Use of beating trays can show the presence of green stink bugs in an orchard. Rijal said green stink bugs are not strong fliers compared to leaffooted bugs and are relatively easy to find with a beat tray or sweep net. However, low numbers early in the season and trees’ compensation of the dropped nuts may not justify an insecticide application. Another monitoring method is to look for green stink bug eggs, nymphs and adults. From June onward, if green stink bugs are present, nuts can be inspected for kernel damage to confirm feeding damage. Lesions on the hulls may not appear right after green stink bug feeding.
Rijal said higher overwinter survival due to warm winters and applying fewer broad-spectrum insecticides that can disrupt the natural enemy populations in the orchard may be reasons for the uptick in green stink bugs populations.

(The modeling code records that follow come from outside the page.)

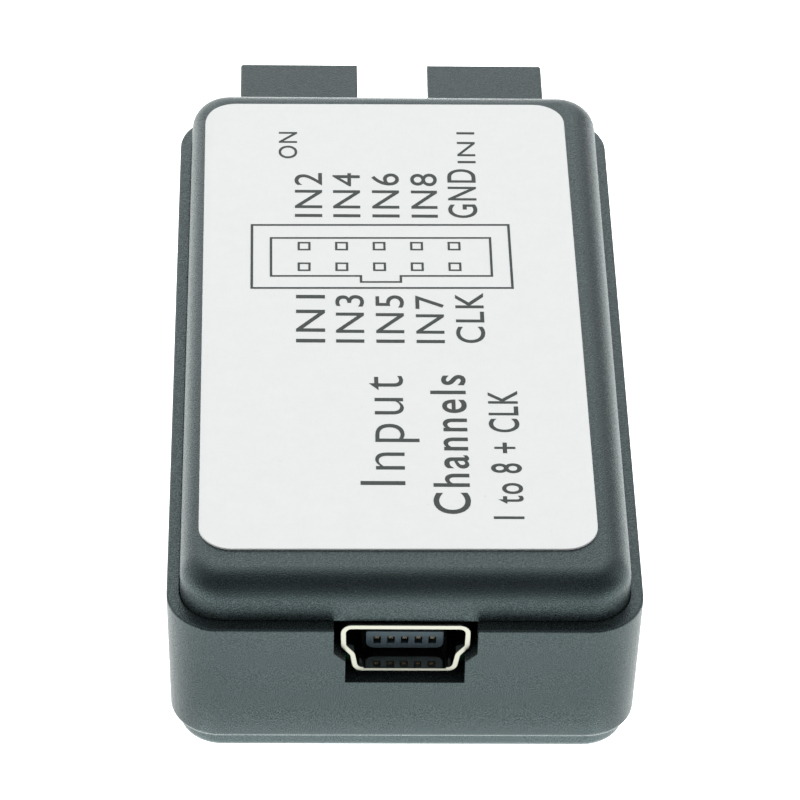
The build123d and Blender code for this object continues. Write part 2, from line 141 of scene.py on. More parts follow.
class Look(Net):
    """A new material whose Principled surface is being set up."""

    def __init__(self, name):
        self.material = bpy.data.materials.new(name)
        self.material.use_nodes = True
        super().__init__(self.material.node_tree)
        self.surface = self.tree.nodes["Principled BSDF"].inputs

    def set(self, socket, value):
        self.put(value, self.surface[socket])

    def bump(self, height, strength, distance, edge=0.0):
        """Surface relief; edge is the radius that sharp corners appear rounded to."""
        bump = self.node("ShaderNodeBump")
        self.put(strength, bump.inputs["Strength"])
        self.put(distance, bump.inputs["Distance"])
        self.put(height, bump.inputs["Height"])
        if edge:
            bevel = self.node("ShaderNodeBevel", samples=4)
            self.put(edge, bevel.inputs["Radius"])
            self.put(bevel.outputs["Normal"], bump.inputs["Normal"])
        self.set("Normal", bump.outputs["Normal"])


def brighter(colour, gain):
    return tuple(c * gain for c in colour)


# ------------------------------------------------------------------ materials


def moulded(name, dark, light, rough=(0.20, 0.34), grain=16500.0, strength=1.0,
            depth=0.000020, edge=0.00010):
    """Spark-textured plastic: fine even sand whose high points carry painted glints, slow
    colour drift, a few pale specks.
    """
    look = Look(name)
    place = look.coords()
    slow = look.noise(place, scale=120.0, detail=4.0)
    sand = look.noise(place, scale=grain, detail=0.5)
    colour = look.ramp(slow, dark, light, over=(0.32, 0.68))
    # painted glints: the high points of the sand get a brighter colour standing in for their
    # highlights
    painted_glint_peaks = look.remap(sand, to=(0.0, 0.9), over=(0.42, 0.75))
    colour = look.mix(painted_glint_peaks, colour, brighter(light, gain=2.6))
    speck = look.noise(place, scale=3600.0, detail=1.0)
    speck = look.remap(speck, to=(0.0, 0.35), over=(0.79, 0.82))
    look.set("Base Color", look.mix(speck, colour, (0.20, 0.22, 0.22)))
    look.set("Roughness", look.remap(sand, to=rough))
    look.set("Specular IOR Level", look.remap(sand, to=(0.79, 0.25)))
    look.set("Specular Tint", (0.76, 1.0, 1.02))
    look.bump(sand, strength=strength, distance=depth, edge=edge)
    return look.material


def metal_base(name, dark, light, grain, stretch=(1, 1, 1), strength=0.12):
    """Metal with relief but no colour or roughness yet; returns look, colour and grain."""
    look = Look(name)
    fine = look.noise(look.coords(stretch), scale=grain, detail=4.0, roughness=0.65)
    colour = look.ramp(look.noise(look.coords(), scale=420.0), dark, light)
    look.set("Metallic", 1.0)
    look.bump(fine, strength=strength, distance=0.00001, edge=0.00006)
    return look, colour, fine


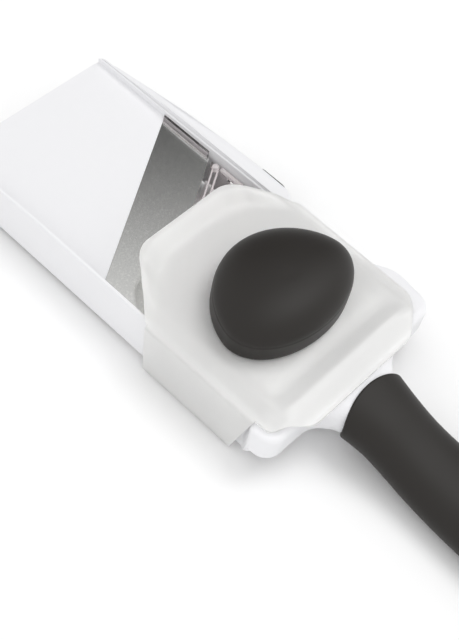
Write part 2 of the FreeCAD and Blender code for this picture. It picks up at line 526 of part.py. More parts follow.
layer(shell, "Hood", hoodOutline(0), "railTop + holderGap + shellThick - 0.01", "hoodTall", taper=-value("hoodSlope"))
layer(shell, "HoodHollow", hoodOutline(value("shellThick") + 0.6), "railTop", "hoodTall + holderGap - 0.01",
      cut=True, taper=-value("hoodSlope") + 4)
for label, side in (("Far", 1), ("Near", -1)):
    inner = value("runnerInner")
    edgeSides = sorted((side * inner, side * (inner + value("runnerThick"))))
    layer(shell, "Runner" + label, rectangle(value("runnerStart"), value("runnerEnd"), *edgeSides),
          "runnerFoot", "railTop + holderGap - runnerFoot + 0.1")
skirt = doc.addObject("Part::Feature", "Skirt")
shellTop = value("railTop") + value("holderGap") + value("shellThick")
skirtPoints = [(value("skirtFront"), shellTop - 0.5), (value("skirtFrontLow"), value("skirtFoot")),
               (value("skirtRearLow"), value("skirtFoot")), (value("skirtRear") - 2, shellTop - 0.5)]
skirtLine = [FreeCAD.Vector(x, -skirtOuter, z) for x, z in skirtPoints]
skirt.Shape = Part.Face(Part.makePolygon(skirtLine + skirtLine[:1])).extrude(
    FreeCAD.Vector(0, skirtOuter - value("skirtInner"), 0))
lip = block("SkirtLip", ("skirtFrontLow", "0 - skirtOuter", "skirtFoot"),
            ("skirtRearLow - skirtFrontLow", "skirtOuter - lipInner", "lipTop - skirtFoot"))
shellTopLevel = "railTop + holderGap + shellThick + hoodTall"
screwPattern = [(161 + value("knobScrewPitch") * 0.5 * math.cos(math.radians(angle)),
                 value("knobScrewPitch") * 0.5 * math.sin(math.radians(angle))) for angle in (0, 120, 240)]
shellHoles = [rod("ShellHole%d" % index, "Z", (x, y, "railTop"), "screwRadius", "20")
              for index, (x, y) in enumerate(screwPattern)]
brow = doc.addObject("Part::Feature", "Brow")
browFoot = value("railTop") + value("holderGap") + 1
browPoints = [(value("holderFront") + 0.6, browFoot), (value("holderFront") + 0.6, value("browTop")),
              (value("holderFront") + 2.4, value("browTop")), (value("browBack"), browFoot + 3.6),
              (value("browBack"), browFoot)]
browLine = [FreeCAD.Vector(x, -value("browHalf"), z) for x, z in browPoints]
brow.Shape = Part.Face(Part.makePolygon(browLine + browLine[:1])).extrude(FreeCAD.Vector(0, 2 * value("browHalf"), 0))
keep(trimmed("ShellCut", joined("ShellSolid", [shell, skirt, lip, brow]), shellHoles), "holder_shell")

# Prong plate with square bosses, and a steel pin in each boss.
pitch = value("prongPitch")
rows, columns = int(value("prongRows")), int(value("prongColumns"))
prongPlaces = [(value("prongStart") + row * pitch, (column - (columns - 1) / 2) * pitch)
               for row in range(rows) for column in range(columns)]
margin = value("prongPlateMargin")
prongPlate = newBody("ProngPlate")
lastRow = value("prongStart") + (rows - 1) * pitch
plateHalf = (columns - 1) / 2 * pitch + margin
plateEdges = rectangle(value("prongStart") - margin, lastRow + margin, -plateHalf, plateHalf, 3)
layer(prongPlate, "ProngBase", plateEdges, "prongPlateTop - prongPlateThick", "prongPlateThick")
bossHalf = value("prongBossWide") / 2
for index, (x, y) in enumerate(prongPlaces):
    layer(prongPlate, "Boss%d" % index, rectangle(x - bossHalf, x + bossHalf, y - bossHalf, y + bossHalf),
          "prongBossFoot", "prongPlateTop - prongPlateThick - prongBossFoot + 0.1")
pinHoles = []
pins = []
for index, (x, y) in enumerate(prongPlaces):
    pinHoles.append(rod("PinHole%d" % index, "Z", (x, y, "prongBossFoot - 1"), "prongRadius", "6"))
    point = doc.addObject("Part::Cone", "PinPoint%d" % index)
    bind(point, Radius1="prongRadius * 0.2", Radius2="prongRadius", Height="prongTipTall")
    settle(point, (x, y, "prongTip"))
    pins.append(joined("Pin%d" % index, [point, rod("PinShank%d" % index, "Z", (x, y, "prongTip + prongTipTall"),
                                                    "prongRadius", "prongBossFoot + 5 - prongTip - prongTipTall")]))
plateScrewHoles = [rod("PlateScrewHole%d" % index, "Z", (x, y, "prongBossFoot"), "screwHeadRadius + 0.3", "20")
                   for index, (x, y) in enumerate(screwPattern)]
keep(trimmed("ProngPlateCut", prongPlate, pinHoles + plateScrewHoles), "prong_plate")
group("PinSet", pins, "holder_prongs")

# Holder knob: a hard core under a soft cap.
knobFront, knobRear, knobHalf = value("knobFront"), value("knobRear"), value("knobHalf")
knobMiddle = value("knobMiddle")


def knobWire(shrink, level):
    """Egg-shaped outline, narrow in front and blunt behind."""
    points = []
    for step in range(16):
        turn = 2 * math.pi * step / 16
        ahead = math.cos(turn) < 0
        reach = (knobMiddle - knobFront) if ahead else (knobRear - knobMiddle)
        along = math.copysign(abs(math.cos(turn)) ** (1.2 if ahead else 1), math.cos(turn))
        points.append(FreeCAD.Vector(knobMiddle + reach * shrink * along, knobHalf * shrink * math.sin(turn), level))
    curve = Part.BSplineCurve()
    curve.interpolate(points, True)
    return Part.Wire([curve.toShape()])


knobFoot, knobBand, knobTop = value("knobFoot"), value("knobBand"), value("knobTop")
bandLoft = [(0.97, knobFoot), (1, knobFoot + 1.5), (1, knobBand)]
domeLoft = [(math.cos(lift) ** 0.84, knobBand + (knobTop - knobBand) * math.sin(lift))
            for lift in (math.radians(angle) for angle in (14, 28, 42, 56, 70, 80))]
knobLoft = doc.addObject("Part::Feature", "KnobLoft")
knobLoft.Shape = Part.makeLoft([knobWire(*ring) for ring in bandLoft + domeLoft], True, True)
coreScale = 1 - 2 * value("coreInset") / (knobRear - knobFront)
core = doc.addObject("Part::Feature", "Core")
core.Shape = Part.Face(knobWire(coreScale, knobFoot)).extrude(FreeCAD.Vector(0, 0, value("coreTall")))
keep(trimmed("KnobGripCut", knobLoft, [core]), "knob_grip")
stemLevel = "railTop + holderGap + shellThick + hoodTall - 0.01"
coreHoles = [rod("CoreHole%d" % index, "Z", (x, y, "railTop"), "screwRadius", "knobFoot - railTop + 5")
             for index, (x, y) in enumerate(screwPattern)]
stem = rod("Stem", "Z", (161, "0", stemLevel), "coreStemRadius", "knobFoot - railTop - holderGap - shellThick - hoodTall + 0.01")
keep(trimmed("CoreCut", joined("CoreSolid", [core, stem]), coreHoles), "knob_core")
screwTop = "railTop + hoodTall + holderGap - 0.01 - screwHeadThick"
group("KnobScrewSet", [screw("KnobScrew%d" % index, "Z", (x, y, screwTop), "screwHeadThick", "8")
                       for index, (x, y) in enumerate(screwPattern)], "knob_screws")

doc.recompute()

failed = [item.Name for item in doc.Objects if "Invalid" in item.State or "Error" in item.State]
if failed:
    raise SystemExit("failed features: " + ", ".join(failed))
for item in nodes:
    shape = item.Shape
    if shape.isNull() or not shape.isValid():
        raise SystemExit("bad shape: " + item.Label)
    print("%-22s solids %2d  volume %9.1f  box %s" % (
        item.Label, len(shape.Solids), shape.Volume,
        " ".join("%.1f" % bound for bound in (shape.BoundBox.XMin, shape.BoundBox.XMax, shape.BoundBox.YMin,
                                              shape.BoundBox.YMax, shape.BoundBox.ZMin, shape.BoundBox.ZMax))))
    shape.exportStep("parts/%s.step" % item.Label)
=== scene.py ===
import math

import bmesh
import bpy
from mathutils import Matrix, Vector


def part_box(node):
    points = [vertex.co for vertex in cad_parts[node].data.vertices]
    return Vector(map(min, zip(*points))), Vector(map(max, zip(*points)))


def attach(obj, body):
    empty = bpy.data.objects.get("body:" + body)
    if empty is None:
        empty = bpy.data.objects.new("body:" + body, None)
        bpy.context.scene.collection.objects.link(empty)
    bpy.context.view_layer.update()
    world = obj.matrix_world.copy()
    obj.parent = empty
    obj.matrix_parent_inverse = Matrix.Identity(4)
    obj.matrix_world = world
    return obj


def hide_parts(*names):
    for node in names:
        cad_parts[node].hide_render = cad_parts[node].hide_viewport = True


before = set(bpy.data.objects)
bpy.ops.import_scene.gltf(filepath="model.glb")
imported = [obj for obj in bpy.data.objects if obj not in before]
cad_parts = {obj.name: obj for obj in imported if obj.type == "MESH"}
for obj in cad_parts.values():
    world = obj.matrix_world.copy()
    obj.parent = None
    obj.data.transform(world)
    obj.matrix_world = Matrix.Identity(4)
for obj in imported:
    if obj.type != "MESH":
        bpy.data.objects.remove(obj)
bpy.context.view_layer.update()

scene = bpy.context.scene
mm = 0.001
print("frame loaded:", len(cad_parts), "CAD pieces")


# measuring the frame, in millimetres
def lowHigh(node):
    low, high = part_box(node)
    return low / mm, high / mm


def smoothStep(start, end, value):
    part = min(max((value - start) / (end - start), 0), 1)
    return part * part * (3 - 2 * part)


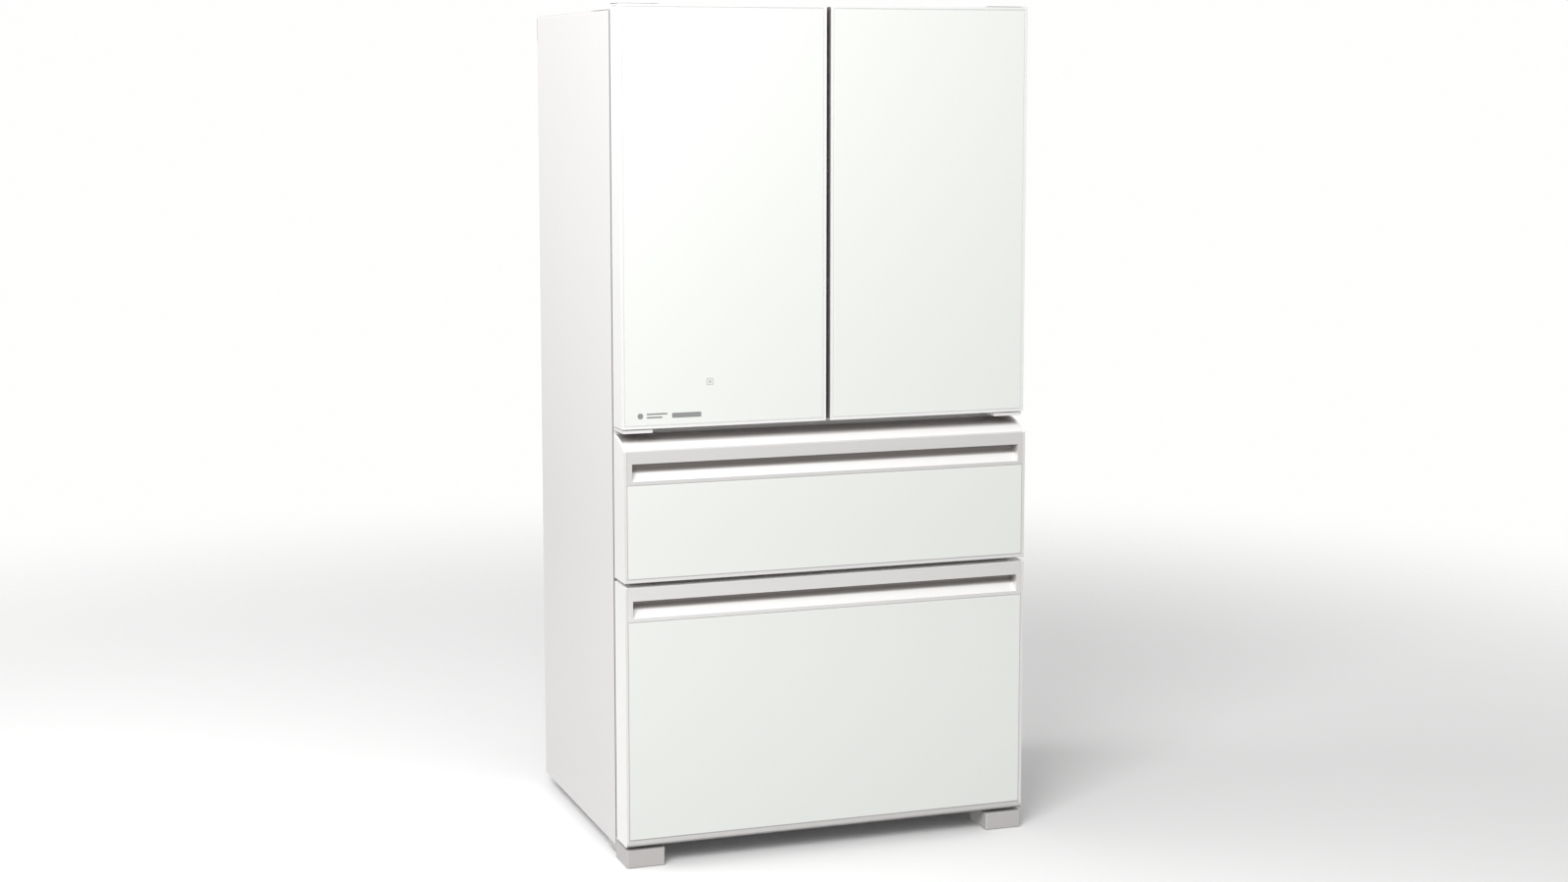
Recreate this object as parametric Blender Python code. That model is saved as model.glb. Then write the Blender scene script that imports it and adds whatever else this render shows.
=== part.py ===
"""French door refrigerator: two glass doors over two full-width glass drawers.

Metres, +Z up. The fronts face -Y, the left door is on -X, and the origin is on the floor
below the middle of the cabinet.
"""

import math

import bmesh
import bpy
from mathutils import Matrix, Vector

# Overall sizes
cabinet_width = 0.910
overall_depth = 0.696
lower_front_height = 0.558
middle_front_height = 0.278
door_height = 0.873

# Heights and gaps, from the floor up
lower_front_clearance = 0.044
drawer_gap = 0.009
middle_trim_rise = 0.026
lower_trim_rise = 0.0015
under_door_gap = 0.018
door_above_cabinet = 0.011

# Depths, from the front plane of the drawers backwards
front_thickness = 0.079
door_setback = 0.012
gasket_gap = 0.009

# Clearances
fit_gap = 0.0003
seat_gap = 0.0005
slide_gap = 0.004
pin_clearance = 0.0003

# Fronts
edge_width = 0.0057
glass_thickness = 0.004
lower_sill_height = 0.0155
middle_sill_height = 0.0074
lower_sill_radius = 0.008
middle_sill_radius = 0.002
door_split = 0.010
stop_notch_height = 0.0045
stop_notch_length = 0.044
stop_notch_depth = 0.003
stop_notch_drop = 0.004
stop_notch_back = 0.002

# Grip slots in the drawers' top trims
grip_lip_height = 0.0072
grip_height = 0.037
grip_depth = 0.0285
grip_end_inset = 0.0173
grip_scoop_sag = 0.003
grip_pocket_rise = 0.010
grip_band_thickness = 0.006
trim_wall = 0.004
trim_plate = 0.003
trim_nose_radius = 0.002
trim_top_bend = 1.5
trim_top_steps = 6
middle_band_height = 0.027
lower_band_height = 0.029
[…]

Rijal said growers should take note of late-season green stink bug activity. Overwintering sites, other hosts and weeds, bug damage at harvest samples, etc. should help determine next season’s pest management plan.
The UC IPM guidelines note that insecticide applications should be timed after the majority of eggs have hatched and nymphs are easily found. Growers can still use insecticides mid-season to prevent kernel necrosis.